Decoding the Elusive "Median Duck": A Practical Guide to Statistical Centrality
The world is awash in data. From daily stock prices to the average rainfall in your region, numbers constantly bombard us, often requiring interpretation. Understanding the nuances of central tendency – the typical or central value within a dataset – is crucial for making informed decisions. While the mean (average) is frequently used, it can be easily skewed by outliers. This is where the less-familiar, yet often more robust, "median" comes into play. This article dives deep into the concept of the median, using the whimsical, yet illustrative, metaphor of the "median duck" to illuminate its practical applications.
Imagine a pond filled with ducks, each representing a data point. Their sizes vary; some are ducklings, others are mature adults. The "mean duck" would represent the average size, potentially misleading if a giant mallard significantly outweighs the rest. However, the "median duck" is the duck in the middle when all the ducks are lined up from smallest to largest. This middle value, unaffected by extreme sizes, provides a more representative picture of the typical duck size.
Understanding the Median: Beyond the Middle Duck
Statistically, the median is the middle value in a dataset that is ordered from least to greatest. If the dataset has an even number of values, the median is the average of the two middle values. This simple definition masks its considerable power in data analysis.
Calculating the Median:
1. Sort the data: Arrange your data points in ascending order (from smallest to largest).
2. Identify the middle value(s): If you have an odd number of data points, the median is the middle value. If you have an even number, the median is the average of the two middle values.
Example 1 (Odd Number of Data Points):
Let's say we have the following data representing the daily sales of a bakery (in dozens): 12, 15, 18, 20, 25. Arranging them in ascending order: 12, 15, 18, 20, 25. The median is 18 (the middle value).
Example 2 (Even Number of Data Points):
Now, let's consider the sales over six days: 10, 12, 15, 18, 20, 22. The two middle values are 15 and 18. The median is (15 + 18) / 2 = 16.5.
The Median's Robustness Against Outliers: Why it Matters
The median's strength lies in its resistance to outliers – extreme values that significantly differ from the rest of the data. The mean, on the other hand, is highly susceptible to outliers. Consider a dataset representing the income of employees in a small company: $30,000, $35,000, $40,000, $45,000, $1,000,000. The mean income is heavily skewed upwards by the extremely high salary, providing a misleading picture of the typical income. The median, however, would offer a more accurate reflection of the typical employee's earnings.
Real-world Example:
In real estate, median house prices are often preferred over mean prices. The presence of a few extremely expensive mansions in a neighborhood would inflate the mean price, while the median price provides a more accurate representation of the typical house value for a potential buyer.
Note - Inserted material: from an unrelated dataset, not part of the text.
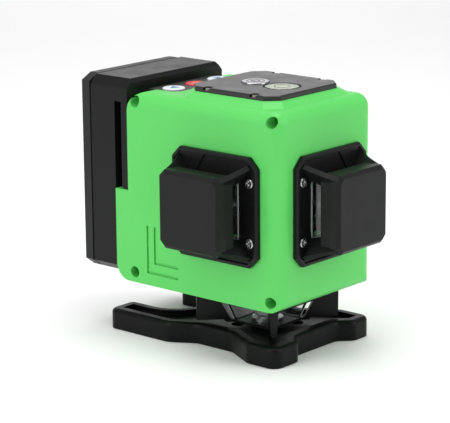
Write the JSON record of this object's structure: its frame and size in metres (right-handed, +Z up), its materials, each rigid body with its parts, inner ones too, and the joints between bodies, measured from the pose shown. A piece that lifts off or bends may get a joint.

Median vs. Mean: Choosing the Right Measure
The choice between using the mean or the median depends largely on the nature of the data and the intended analysis. If the data is normally distributed (symmetrical around the mean), both the mean and the median will be similar. However, if the data is skewed (asymmetrical), the median is generally preferred as it provides a more robust and representative measure of central tendency.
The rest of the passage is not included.